The woman in “The Other One” visits a karaoke place to sing “Hand in My Pocket” over and over, hoping to get it out of her head. The song has been plaguing her ever since she began to doubt the self-serving choices she had made about how to live her life. She hopes to purge the song, or at least to understand how her own conflicted feelings are reflected in the song’s lyrics, by making the song her own. The story is quite funny but it makes a serious point about how the mind deals with stress in ways that we don’t always understand, or tries to tell us things that we need to know.

“Horse” is the story of a woman who takes injections that turn her into a horse, but the larger theme is the longing that some women feel to live an entirely different kind of life, perhaps the kind of wild and powerful life that an unbroken horse represents. To make sure readers understand the point, the woman describes her transformation as “a cautionary tale” of “what happens when you ignore your own wildness for too long.” The woman’s transformation is juxtaposed against her roommate’s transition to motherhood. What they have in common is hope that their changed lives will be better and fear that there’s no turning back if their new lives are not what they expect.

In “Black Stones,” a dying woman explains to the angel of death the problems she has had being “the other woman.” Like all men, the angel of death has conflicting desires and isn’t good at understanding women.
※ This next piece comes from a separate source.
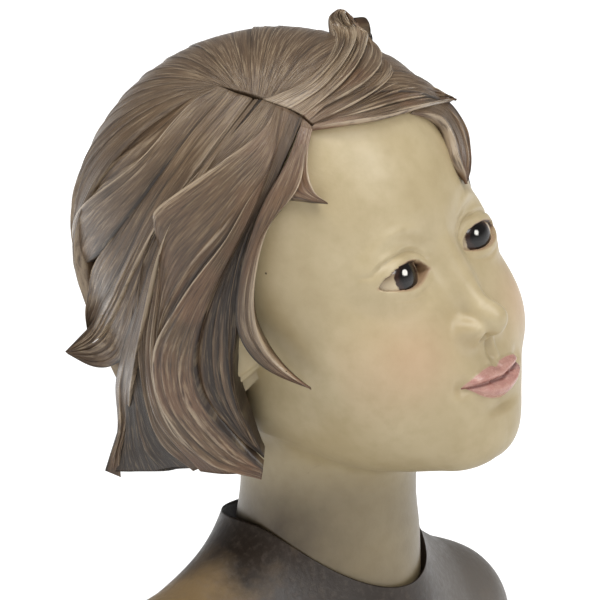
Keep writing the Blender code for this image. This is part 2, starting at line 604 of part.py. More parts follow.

The wannabe grad student who provides day care for two kids known as “The Two Cleas” sees the postmodernist irony that the people she encounters bring to their performances of life. But how will her postmodernist observations affect her own post-feminist performance of life? Will she decide that living is better than performing, or is performance and being amused by the performance of others ingrained in modern intellectual life?

The narrator of “A Room to Live In” carves two small children from balsa wood and they come to life, making her a God to the kids but not a great wife to her husband. I think the story is an allegory for parenthood. Whatever it is meant to be, the story is funny and sweet.
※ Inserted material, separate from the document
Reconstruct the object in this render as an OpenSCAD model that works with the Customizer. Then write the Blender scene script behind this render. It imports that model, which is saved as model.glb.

The characters in “Alternate” try to apply Obama’s promise of hope for the future to their own lives, only to discover that they cannot escape from the present. The narrator’s only plan is to decorate a blank wall in a way that will persuade her lover to come back. The story blends the difficulty of political and personal change in a way that is both funny and insightful.
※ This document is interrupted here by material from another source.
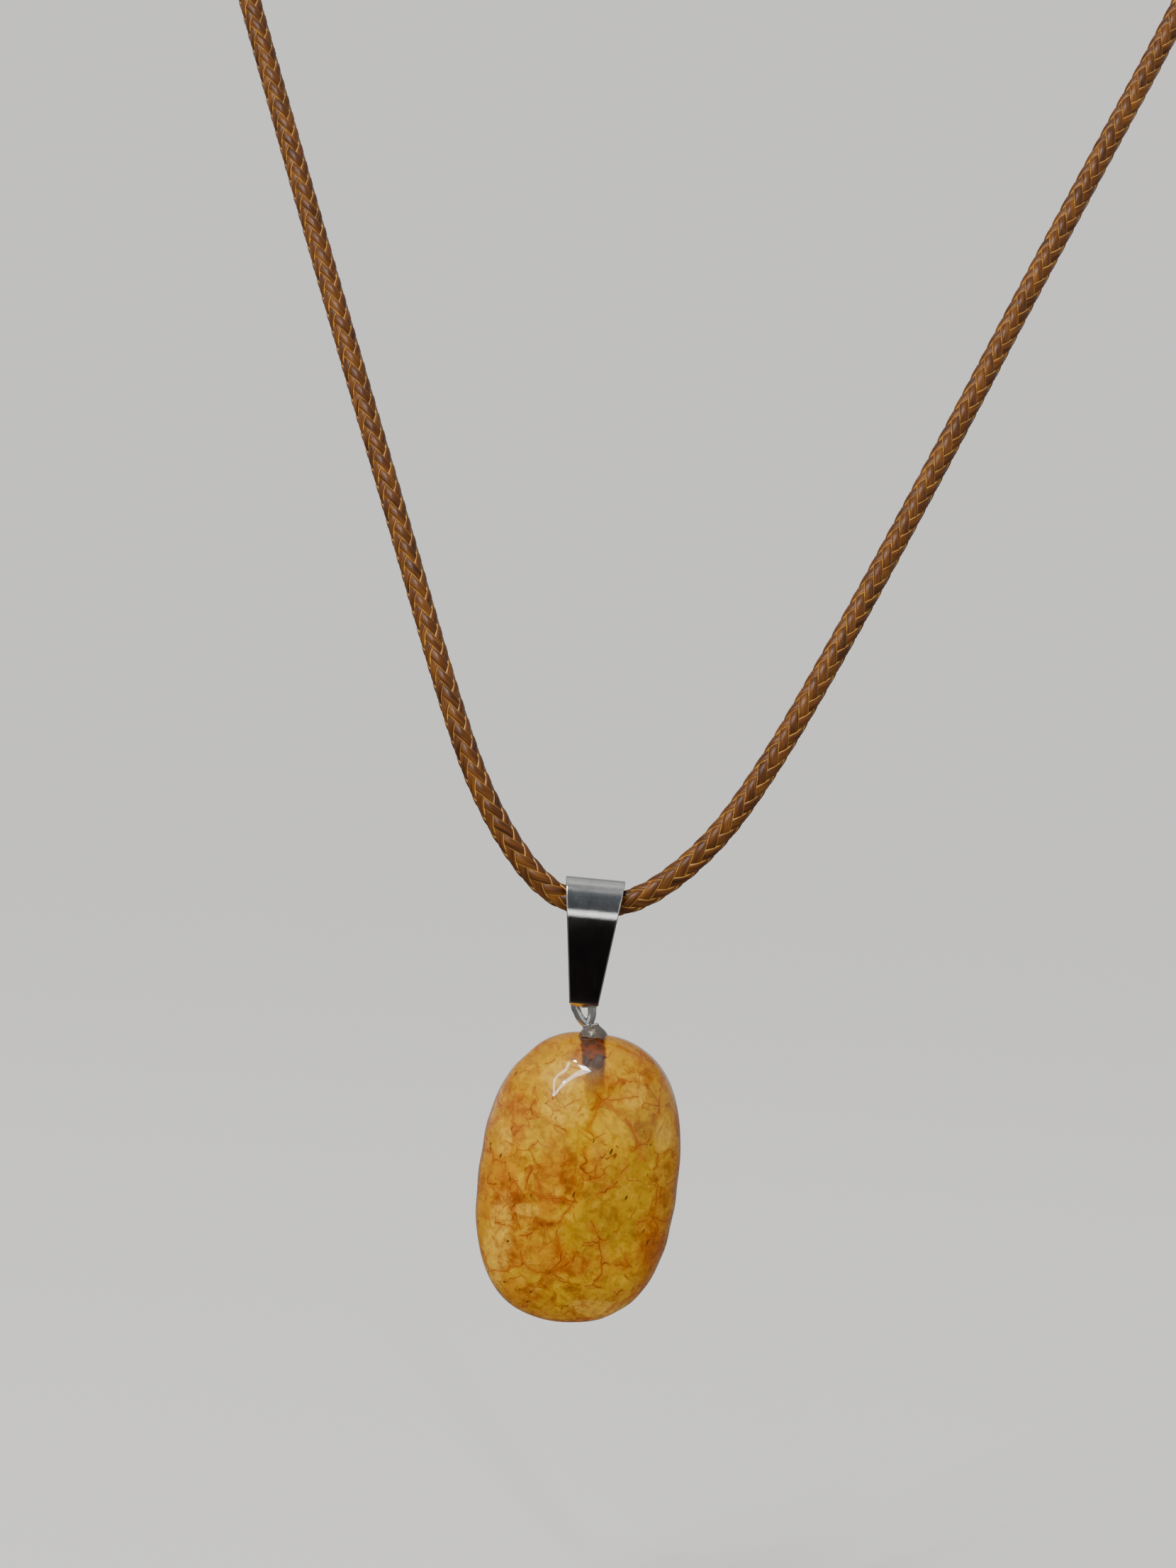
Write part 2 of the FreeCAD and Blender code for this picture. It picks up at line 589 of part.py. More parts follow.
def main():
    """Write every node."""
    os.makedirs("parts", exist_ok=True)
    save("cord", make_cord())
    save("bail", make_bail())
    peg = make_eye_peg()
    stone = make_stone()
    save("eye_peg", peg)
    save("stone", stone)
    save("glue_bead", make_glue(peg, stone))
    places = chain_positions()
    print("places", {k: round(v, 4) for k, v in places.items()})
    save("cord_end_left", make_cap(LEFT_CORD_END, 1))
    save("cord_end_right", make_cap(RIGHT_CORD_END, -1))
    save("jump_ring_left", make_ring(places["ring_left"]))
    save("jump_ring_right", make_ring(places["ring_right"]))
    clasp = {
        "clasp_body": make_clasp_body(), "clasp_lever": make_clasp_lever(),
        "clasp_pin": make_clasp_pin(), "clasp_spring": make_clasp_spring(),
    }
    for name, shape in clasp.items():
        shape.translate(X_AXIS * places["cavity"])
        save(name, shape)
    save_chain(places["ring_right"])
    centre = eye_centre() + HANG
    print("bail axis", HANG + Z_AXIS * BAIL_AXIS_Z, "eye axis", centre)


main()
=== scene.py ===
"""Pendant necklace: the looks of every piece, in metres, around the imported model."""
import bpy
import bmesh
import math
import numpy as np
from types import SimpleNamespace
from mathutils import Matrix, Vector


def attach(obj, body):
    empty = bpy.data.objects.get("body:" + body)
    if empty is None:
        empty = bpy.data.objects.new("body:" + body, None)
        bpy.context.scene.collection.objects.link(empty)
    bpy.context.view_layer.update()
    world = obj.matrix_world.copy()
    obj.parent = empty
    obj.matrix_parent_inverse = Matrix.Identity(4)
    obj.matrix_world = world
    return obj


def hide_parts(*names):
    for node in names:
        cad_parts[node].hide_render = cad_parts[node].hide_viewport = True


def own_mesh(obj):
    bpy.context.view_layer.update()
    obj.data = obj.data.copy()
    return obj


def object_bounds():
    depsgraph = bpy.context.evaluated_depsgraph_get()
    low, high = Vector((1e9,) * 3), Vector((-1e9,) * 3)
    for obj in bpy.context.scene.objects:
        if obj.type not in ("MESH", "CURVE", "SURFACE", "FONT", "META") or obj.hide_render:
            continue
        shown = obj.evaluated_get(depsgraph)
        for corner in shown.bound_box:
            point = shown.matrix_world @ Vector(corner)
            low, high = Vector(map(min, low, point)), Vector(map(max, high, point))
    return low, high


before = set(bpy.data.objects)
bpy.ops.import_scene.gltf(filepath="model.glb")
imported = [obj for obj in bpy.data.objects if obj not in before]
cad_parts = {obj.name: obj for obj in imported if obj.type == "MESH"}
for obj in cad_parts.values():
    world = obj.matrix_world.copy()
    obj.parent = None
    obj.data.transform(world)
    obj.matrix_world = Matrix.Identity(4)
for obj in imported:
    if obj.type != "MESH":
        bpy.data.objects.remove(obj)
cad_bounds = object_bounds()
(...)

“Goddess Night” pokes fun at women who take themselves and their worldviews much too seriously. It’s one of a couple of stories that explore sexual alternatives from the amusing perspective of a woman who considers herself clueless about what those alternatives might be. I like the advice the protagonist receives: “Just follow your desires, and you’ll live into the answers.” And I like the protagonist’s realization that women are both goddesses and mortals, “always already dying, always yet to be fully born.”

Only a couple of stories are not primarily the stuff of comedy. “Doris and Katie” is a touching story about friendship, relationships, aging, reactions to traumatic news, and the inevitability of everything coming to an end.

The most poignant story (and my favorite in the collection), “Little Sister,” is narrated by a young girl who isn’t so young by the story’s end. She copes with a dysfunctional broken family by creating a not-quite-imaginary little sister who lives under her bed, unless she’s been buried in the ground or beneath the floorboards. The story is about the ways people find to protect themselves from harm, or at least to protect an untouched image of themselves that will survive the harsh reality of life.

There isn’t a bad story in the collection, and I suspect that most readers will find one or two to be memorable. I’ve never encountered Amy Bonnaffons’ work before, but I hope to encounter her again and again.